NEW YORK (news agencies) — Capital One Financial said it will buy Discover Financial Services for $35 billion, in a deal that would bring together two of the nation’s credit card companies as well as potentially shake up the payments industry, which is largely dominated by Visa and Mastercard.
Under the terms of the all-stock transaction, Discover Financial shareholders will receive Capital One shares valued at nearly $140. That’s a significant premium to the $110.49 that Discover shares closed at Friday.
The deal marries two of the largest credit card companies that aren’t banks first, like JPMorgan Chase and Citigroup, with the notable exception of American Express. It also brings together two companies whose customers are largely similar: often Americans who are looking for cash back or modest travel rewards, compared to the premium credit cards dominated by AmEx, Citi and Chase.
“This marketplace that’s dominated by the big players is going to shrink a little bit more now,” said Matt Schulz, chief credit card analyst at LendingTree.
It also will give Discover’s payment network a major credit card partner in a way that could make the payment network a major competitor once again. The U.S. credit card industry is dominated by the Visa-Mastercard duopoly with AmEx being a distance third place and Discover an even more distant fourth place. It’s unclear whether Capitol One will adopt the Discover payment system or may set up a payment network that allows parallel use of Discover and a second payment network like Visa.

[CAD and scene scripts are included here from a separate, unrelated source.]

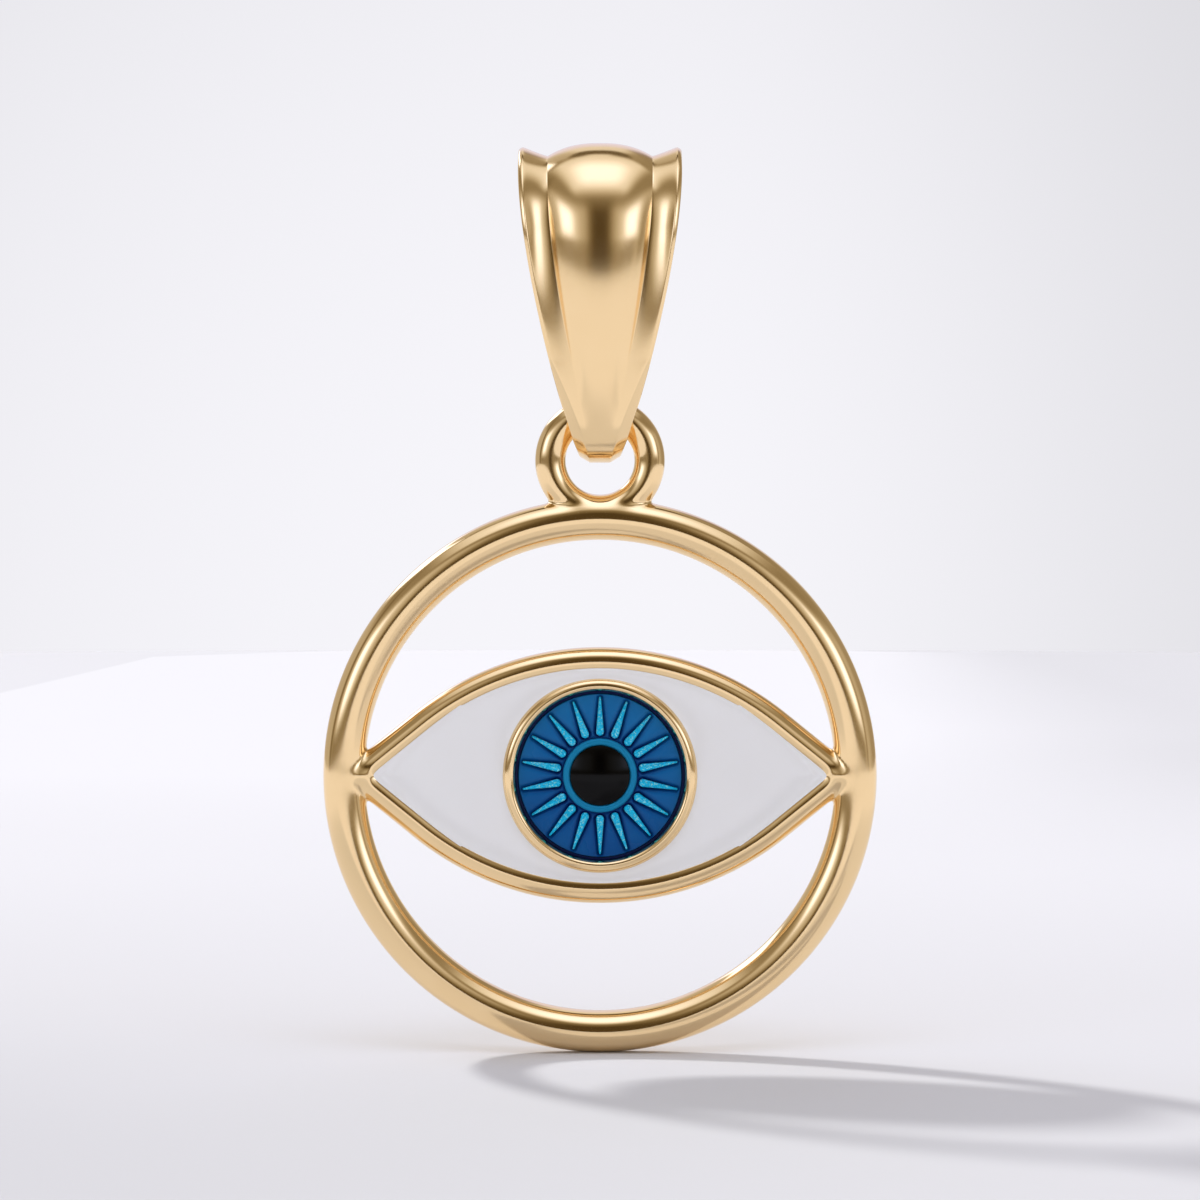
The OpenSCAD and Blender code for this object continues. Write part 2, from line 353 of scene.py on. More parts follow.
# A ring-shaped pad in the eye: a top grid whose rows run outwards, and two edges down to a level behind it,
# of which the outer one is drawn in by a share
def padMesh(name, x, y, level, back, drawn=1):
    rows, columns = x.shape
    feet = np.full(rows, back)
    top = np.stack([x, y, level], 2).reshape(-1, 3)
    outerEdge = np.stack([x[:, -1] * drawn, y[:, -1] * drawn, feet], 1)
    innerEdge = np.stack([x[:, 0], y[:, 0], feet], 1)
    faces = gridFaces(rows, columns, closeRows=True)
    outerStart, innerStart = rows * columns, rows * columns + rows
    for i in range(rows):
        k = (i + 1) % rows
        faces.append((i * columns + columns - 1, outerStart + i, outerStart + k, k * columns + columns - 1))
        faces.append((outerStart + i, innerStart + i, innerStart + k, outerStart + k))
        faces.append((innerStart + i, i * columns, k * columns, innerStart + k))
    return makeMesh(name, inEye(np.concatenate([top, outerEdge, innerEdge])), faces)


# A piece in the eye: a profile of (radius, level) turned about its axis, where a radius of 0 makes a pole
def turnedPiece(name, profile, steps, material):
    points = []
    faces = []
    rows = []
    angles = np.arange(steps) * 2 * math.pi / steps
    for radius, level in profile:
        rows.append((len(points), radius == 0))
        if radius == 0:
            points.append((0, 0, level))
        else:
            points += [(radius * math.cos(a), radius * math.sin(a), level) for a in angles]
    closed = not any(pole for start, pole in rows)
    pairs = list(zip(rows, rows[1:] + rows[:1])) if closed else list(zip(rows, rows[1:]))
    for (start, pole), (following, nextPole) in pairs:
        for j in range(steps):
            k = (j + 1) % steps
            if pole:
                faces.append((start, following + j, following + k))
            elif nextPole:
                faces.append((start + j, following, start + k))
            else:
                faces.append((start + j, following + j, following + k, start + k))
    return addPiece(name, makeMesh(name, inEye(points), faces), material)


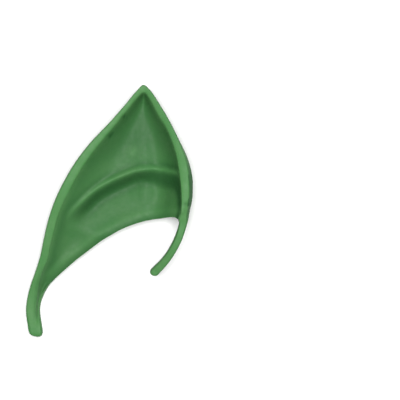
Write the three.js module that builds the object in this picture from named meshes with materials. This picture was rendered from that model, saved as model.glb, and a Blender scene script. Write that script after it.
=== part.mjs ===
// Elf ear tip: one hollow skin of cast latex that slips over the top of the wearer's ear.
// It lies on its back. +X points towards the face, +Y towards the point, +Z out of the front.
// All sizes are in millimetres.

import * as THREE from 'three';

const { clamp, lerp, smoothstep } = THREE.MathUtils;

// Overall size of the moulding
const EAR_LENGTH = 100; // end of the tail to the point
const EAR_WIDTH = 66.5; // back edge to front edge
const EAR_DEPTH = 28; // table to the highest stretch of the rim

// The latex skin and the pocket inside it
const WALL = 1.4; // front and back skin
const SIDE_WALL = 2.2; // skin behind the outline, where the rim makes it thicker
const POCKET_ROUND = 4; // how far the pocket's roof and bed take to meet at its end
const POCKET_LEAST = 1; // the pocket ends where it would be lower than this
const ROOF_RISE = 0.7; // how much of the bowl's rise to the rim the pocket's roof follows
const ROOF_EARLY = 3; // how far before the fold the roof starts to step down
const BACK_SETBACK = 2.5; // how far the back skin stops short of the front one
const ROUND_BELOW = 6; // a section shorter than this is a solid leg with a rounded inner side
const SOLID_BELOW = 8; // a section shorter than this is solid
const HOLLOW_ABOVE = 11; // a section longer than this has the whole pocket

// The rolled rim
const SIDE_LEVEL = 0.89; // share of the section's height where its outer side starts to lean in
const SIDE_SHAPE = 1.25; // 1 is a straight chamfer, more is rounder at its top
const RIM_FALL = 0.4; // the rim's top falls this much before its inner edge
const RIM_FALL_SHAPE = 4; // 1 is an even slope, more keeps the top level for longer
const RIM_STEP = 0.24; // share of the rim's height that drops off steeply
const RIM_STEP_REACH = 0.7; // how far that steep drop runs
const RIM_ROLL = 0.9; // how far the rim takes to roll over into the bowl's side

// The bowl of the ear and the fold across it
const SLOPE_REACH = 16; // how far the bowl's sides come in where it is wide
const SLOPE_MOST = 0.43; // and as a share of its width where it is narrow
const SLOPE_SHAPE = 1.8; // 1 is a straight side, more is steeper walls and a flatter floor
const GROOVE_SHAPE = 1.7; // the same for the tail's groove
const FOLD_DROP = 6; // height of the step below the fold
const FOLD_RUN = 5.5; // length of that step
const FOLD_BEAD = 0.8; // how far the fold stands proud of the bowl above it
const FOLD_BEAD_HALF = 1; // half the bead's width
const FOLD_BEAD_ABOVE = 0.5; // how far the bead lies above the step's edge
const FOLD_CREASE = 0.25; // depth of the crease along the bead's upper side

// The mouth's edge, a thin skin that rolls over, and the rounded inner side of the tail and the hook
const LIP_FALL = 1;
const LIP_WIDTH = 3;
const LIP_MOST = 0.6; // the roll takes no more than this share of the face
const LIP_BEAD = 0.4; // soft ridge along the top of the roll
const LIP_BEAD_SHARPNESS = 2;
const LIP_REACH = 14; // how far the bowl's floor takes to come to the mouth's height
const LIP_REACH_MOST = 0.55; // but not more than this share of the face
const LEG_ROUND = 1;
const LEG_ROUND_MOST = 0.5; // but not more than this share of the face

// The back
const BACK_ROUND = 12; // how far the back skin takes to flatten out from the outline
const BACK_ROUND_MOST = 0.45; // but not more than this share of the section
const LIFT_REACH = 25; // how far the lifted underside of the point takes to come down
const TAIL_END = 2.7; // length of the tail's rounded end
const HOOK_END = 1.86; // length of the hook's rounded end
const END_SHAPE = 2.4; // power of both ends' outline: 2 is round, more is squarer

// One row for each section, from the tail's end over the point to the hook's end. A section runs from
// the outline across the rim's inner edge to the mouth's edge, each given as a share of the overall width
// and length. under, crest and lip are its heights there and bed is the bowl's, as shares of the depth.
// fold is where the fold crosses it, from the rim's inner edge to the mouth. drop and run are the fold's
// size there, relief tells how sharply the rim stands out, groove turns the bowl into the tail's groove, and
// wall is the share of the rim's width that its outer side takes.
const COLUMNS = [
  'outX', 'outY', 'rimX', 'rimY', 'mouthX', 'mouthY', 'under', 'crest', 'lip', 'bed',
  'fold', 'drop', 'run', 'relief', 'groove', 'wall',
];
const SECTIONS = [
  // the tail
  [0.014, 0.027, 0.065, 0.027, 0.1, 0.027, 0, 0.179, 0.179, 0.175, 0.4, 0, 1, 0, 1, 0.3],
  [0, 0.108, 0.061, 0.113, 0.085, 0.116, 0, 0.221, 0.207, 0.139, 0.4, 0, 1, 1, 1, 0.12],
  [0.014, 0.172, 0.069, 0.168, 0.106, 0.165, 0, 0.271, 0.229, 0.146, 0.4, 0, 1, 1, 1, 0.12],
  [0.034, 0.217, 0.079, 0.212, 0.14, 0.205, 0, 0.336, 0.25, 0.171, 0.4, 0, 1, 1, 1, 0.12],
  [0.063, 0.271, 0.099, 0.259, 0.178, 0.233, 0, 0.407, 0.279, 0.211, 0.36, 0, 1, 1, 0.8, 0.12],
  [0.088, 0.326, 0.13, 0.308, 0.232, 0.265, 0, 0.479, 0.314, 0.257, 0.32, 0, 1, 1, 0.4, 0.12],
  // the back edge
  [0.105, 0.379, 0.147, 0.363, 0.302, 0.305, 0, 0.543, 0.357, 0.314, 0.28, 0, 1, 1, 0.1, 0.12],
  [0.127, 0.445, 0.173, 0.429, 0.392, 0.351, 0, 0.607, 0.4, 0.371, 0.24, 0, 1, 1, 0, 0.12],
  [0.149, 0.494, 0.192, 0.478, 0.454, 0.382, 0, 0.661, 0.436, 0.429, 0.22, 0, 0.8, 1, 0, 0.12],
  [0.174, 0.54, 0.218, 0.522, 0.502, 0.401, 0, 0.711, 0.461, 0.479, 0.235, 0.45, 0.8, 1, 0, 0.12],
  [0.212, 0.595, 0.256, 0.572, 0.54, 0.416, 0, 0.761, 0.471, 0.518, 0.278, 0.8, 0.8, 1, 0, 0.12],
  [0.288, 0.684, 0.324, 0.655, 0.591, 0.433, 0, 0.807, 0.479, 0.536, 0.348, 0.95, 0.85, 1, 0, 0.12],
  [0.387, 0.771, 0.412, 0.74, 0.63, 0.443, 0.018, 0.829, 0.479, 0.543, 0.424, 1, 0.9, 1, 0, 0.12],
  [0.502, 0.851, 0.514, 0.821, 0.66, 0.45, 0.079, 0.836, 0.479, 0.55, 0.492, 1, 0.9, 1, 0, 0.12],
  [0.606, 0.93, 0.612, 0.9, 0.686, 0.455, 0.196, 0.821, 0.479, 0.568, 0.549, 1, 0.9, 1, 0, 0.12],
  // the point
  [0.665, 0.977, 0.667, 0.946, 0.702, 0.458, 0.3, 0.807, 0.479, 0.586, 0.586, 1, 0.9, 1, 0, 0.12],
  [0.705, 1, 0.708, 0.968, 0.72, 0.461, 0.343, 0.8, 0.479, 0.593, 0.602, 1, 1, 1, 0, 0.12],
  [0.744, 0.98, 0.742, 0.942, 0.737, 0.463, 0.3, 0.818, 0.479, 0.586, 0.581, 1, 1.1, 1, 0, 0.12],
  // the front edge
  [0.794, 0.932, 0.789, 0.883, 0.758, 0.466, 0.196, 0.857, 0.479, 0.568, 0.528, 1, 1.2, 1, 0, 0.12],
  [0.853, 0.867, 0.845, 0.822, 0.782, 0.468, 0.079, 0.907, 0.479, 0.55, 0.461, 1.05, 1.4, 1, 0, 0.12],
  [0.916, 0.785, 0.897, 0.729, 0.81, 0.47, 0.018, 0.954, 0.482, 0.536, 0.303, 1.1, 1.6, 1, 0, 0.12],
  [0.97, 0.708, 0.924, 0.627, 0.838, 0.473, 0, 0.989, 0.496, 0.536, -0.02, 1.1, 1.8, 1, 0, 0.2],
  [0.997, 0.635, 0.932, 0.553, 0.868, 0.475, 0, 1, 0.529, 0.55, -0.3, 1.05, 1.8, 1, 0, 0.34],
  [0.999, 0.571, 0.931, 0.507, 0.893, 0.474, 0.029, 0.993, 0.571, 0.571, -0.6, 0.8, 1.6, 1, 0, 0.38],
  [0.994, 0.538, 0.93, 0.491, 0.902, 0.471, 0.121, 0.975, 0.629, 0.607, -0.6, 0.5, 1.4, 0.9, 0, 0.38],
  [0.983, 0.506, 0.927, 0.479, 0.909, 0.466, 0.268, 0.95, 0.714, 0.679, -0.6, 0.3, 1.2, 0.7, 0, 0.36],
  // the hook
  [0.976, 0.481, 0.9235, 0.4655, 0.913, 0.459, 0.446, 0.929, 0.814, 0.786, -0.3, 0.1, 1.1, 0.4, 0, 0.3],
  [0.968, 0.455, 0.931, 0.4525, 0.915, 0.451, 0.607, 0.907, 0.893, 0.893, 0, 0, 1, 0.1, 0, 0.3],
  [0.935, 0.387, 0.917, 0.391, 0.888, 0.397, 0.636, 0.879, 0.871, 0.871, 0.5, 0, 1, 0, 0, 0.4],
  [0.898, 0.338, 0.884, 0.34, 0.848, 0.346, 0.607, 0.821, 0.814, 0.814, 0.5, 0, 1, 0, 0, 0.6],
  [0.856, 0.296, 0.843, 0.3, 0.81, 0.312, 0.536, 0.736, 0.729, 0.729, 0.5, 0, 1, 0, 0, 0.6],
  [0.792, 0.248, 0.781, 0.255, 0.751, 0.273, 0.436, 0.621, 0.614, 0.614, 0.5, 0, 1, 0, 0, 0.6],
];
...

“Our acquisition of Discover is a singular opportunity to bring together two very successful companies with complementary capabilities and franchises, and to build a payments network that can compete with the largest payments networks and payments companies,” said Richard Fairbank, the chairman and CEO of Capital One, in a statement.
With its purchase of Discover, Capital One is betting that Americans’ will continue to increasingly use their credit cards and keep balances on those accounts to collect interest. In the fourth quarter of 2023, Americans held $1.13 trillion on their credit cards, and aggregate household debt balances increased by $212 billion, up 1.2%, according to the latest data from the New York Federal Reserve.
As they run up their card balances, consumers are also paying higher interest rates. The average interest rate on a bank credit card is roughly 21.5%, the highest it’s been since the Federal Reserve started tracking the data in 1994.